ついに、コカ・コーラの東西統合が秒読みとなった。4月26日、国内2大ボトラーであるコカ・コーライーストジャパンとコカ・コーラウエストの両社は、統合交渉に入ったことを発表した。
統合が実現すれば、売上高約1兆円の巨大ボトラーが誕生することになる。
ところで、ここで言う「ボトラー」とは何か。まずは“原液ビジネス”と呼ばれるコカ・コーラグループのビジネスモデルを解説しよう。
グループの組織は、大きく原液を売る本体と、購入した原液で最終商品の製造・販売を行うボトラーに分かれる。
日本では米ザ・コカ・コーラカンパニーの子会社である日本コカ・コーラ(CCJC)が原液を販売。ボトラーは国内に6社あり、各社がエリアごとに販売権を与えられている。

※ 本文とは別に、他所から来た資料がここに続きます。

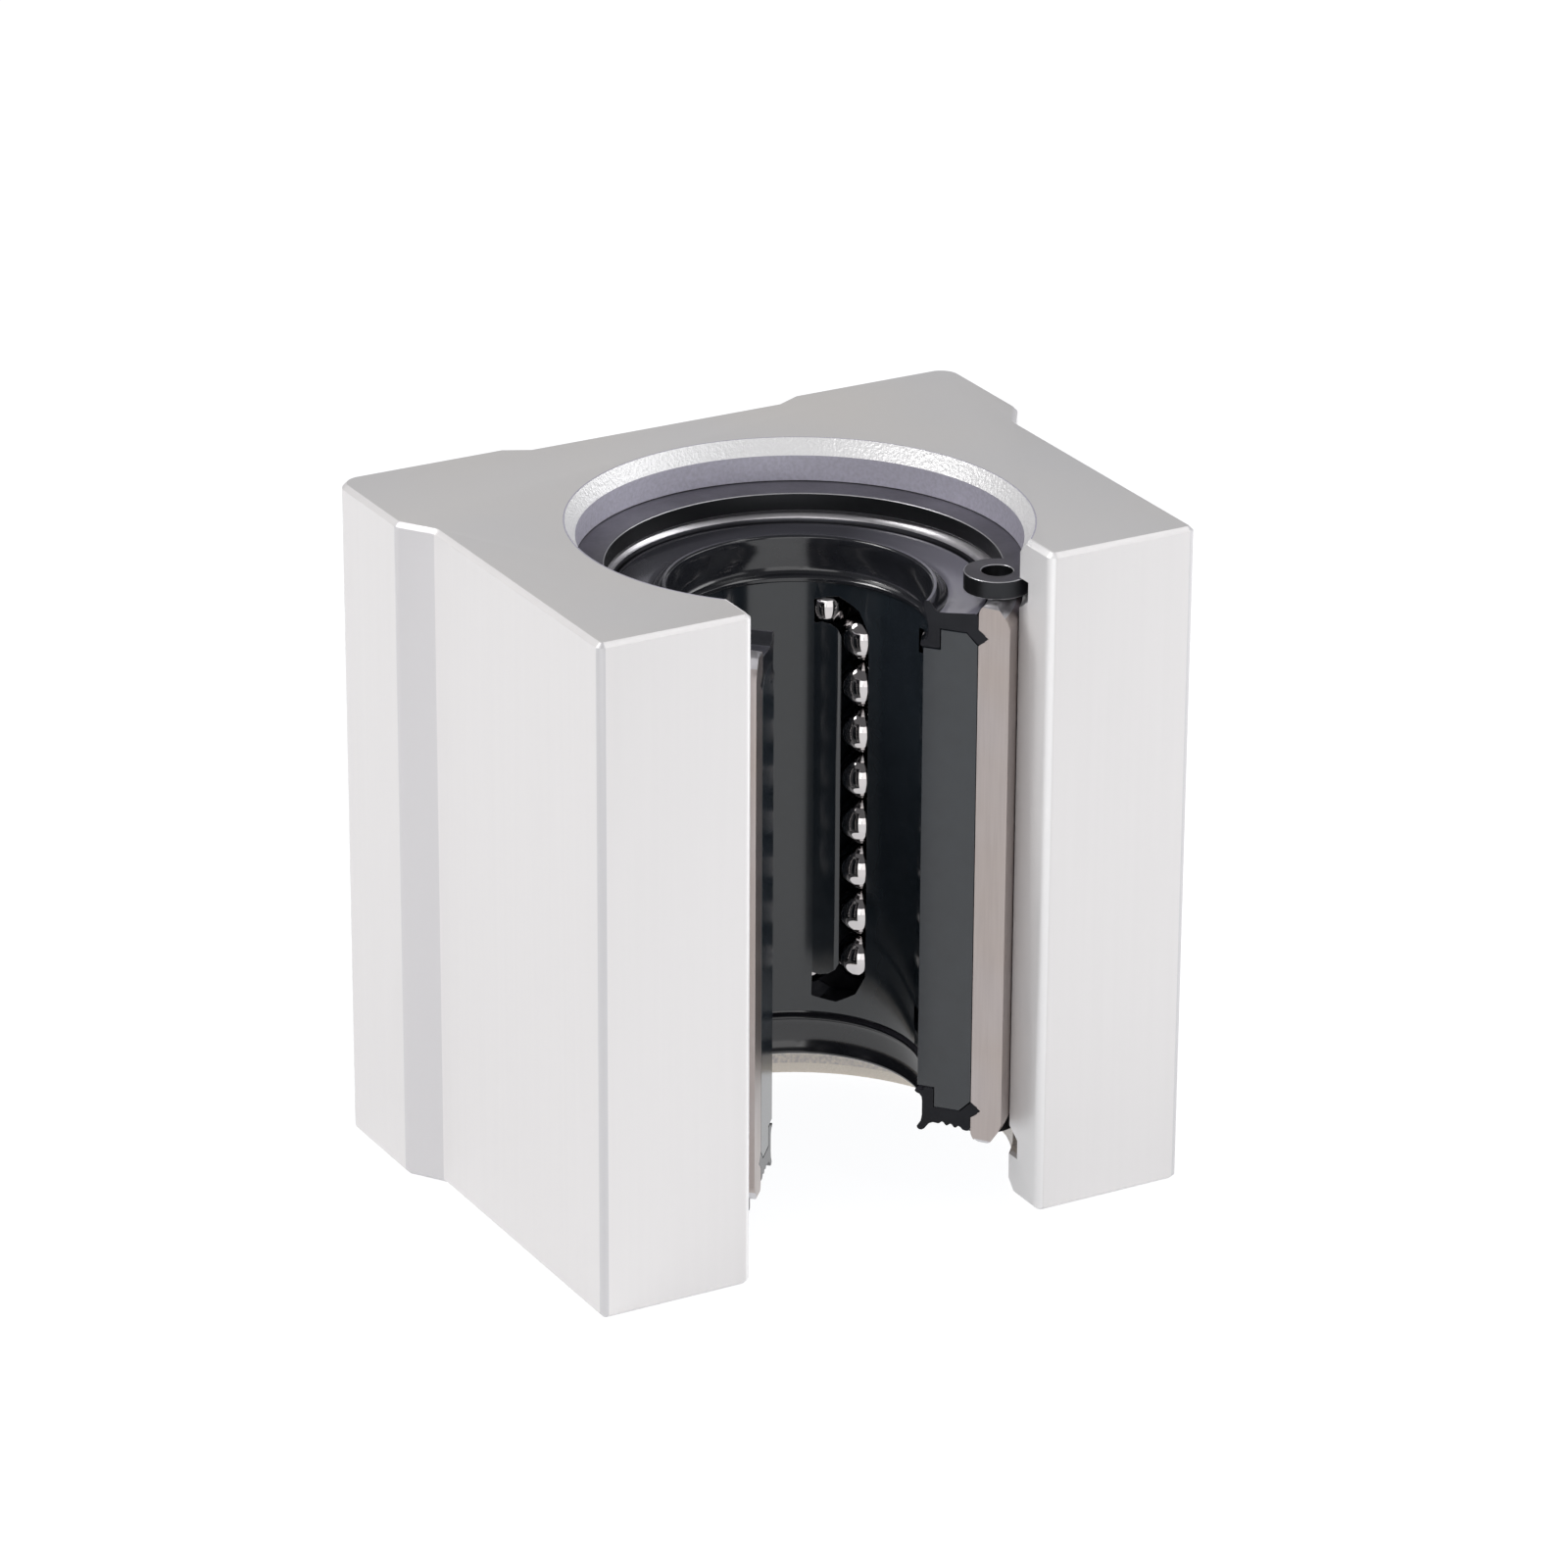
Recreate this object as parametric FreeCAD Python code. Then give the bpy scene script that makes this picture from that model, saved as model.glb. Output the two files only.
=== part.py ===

今回、交渉に入ったのはグループ内で販売数量の51%を占めるイーストと同35%のウエスト。統合が実現すれば、シェアの86%を握る“事実上の”国内ボトラー1社体制が構築される。
かつて、コカ・コーラが日本に登場した1950年代は、主な販売先は個人商店で、エリアごとのきめ細やかな営業がコカ・コーラの“強み”だった。最大時は国内だけで17社のボトラーが存在していた。
しかし、小売りのチェーン化で本部発注が主流に。かつての強みが一転、工場や人員の重複が弱点となった。
規模の追求によるコスト削減を目的に、約15年前からボトラーの合従連衡が始まり、今回の東西統合はその“総仕上げ”に位置づけられる。
傀儡のイーストと優等生のウエスト
焦点は統合比率
統合が確実視されるイーストとウエストだが、実現までの道のりは平坦ではない。両社は企業文化が大きく異なる。
イーストは米国本社から約3割の資本を受け入れており、業界内では、本社の言いなりになった「傀儡ボトラー」(業界関係者)とやゆされる。一方、本国資本が少なく独立性を保っているウエストは「ボトラーの中では優等生」(同)と評され、管轄エリアでの販売シェアも高い。
傀儡のイーストか、優等生のウエストか——。今後は、時価総額(イースト約2700億円、ウエスト約3400億円)で拮抗する両社の統合比率に注目が集まることになろう。
その際に鍵を握るのは、ウエストの筆頭株主のリコーだ。現中期経営計画で資産整理を行うリコーは、保有する約15%のウエスト株を放出する可能性が高く、その行方次第で、どちらが統合の主導権を握るかが決まる。
もっとも、どちらが主導権を握ろうとも、現状のままではコカ・コーラグループが日本で厳しい戦いを強いられるのは必至だ。
商品製造のプロセスを2つに分ける原液ビジネスでは、本体とボトラーの間に利益配分の歪みが生じ、競合との価格競争に対抗できないからだ。
日本では2位のサントリー食品インターナショナルに猛追されているコカ・コーラ。ビジネスモデルという根本の部分を見直しなくして、王者の復活は難しい。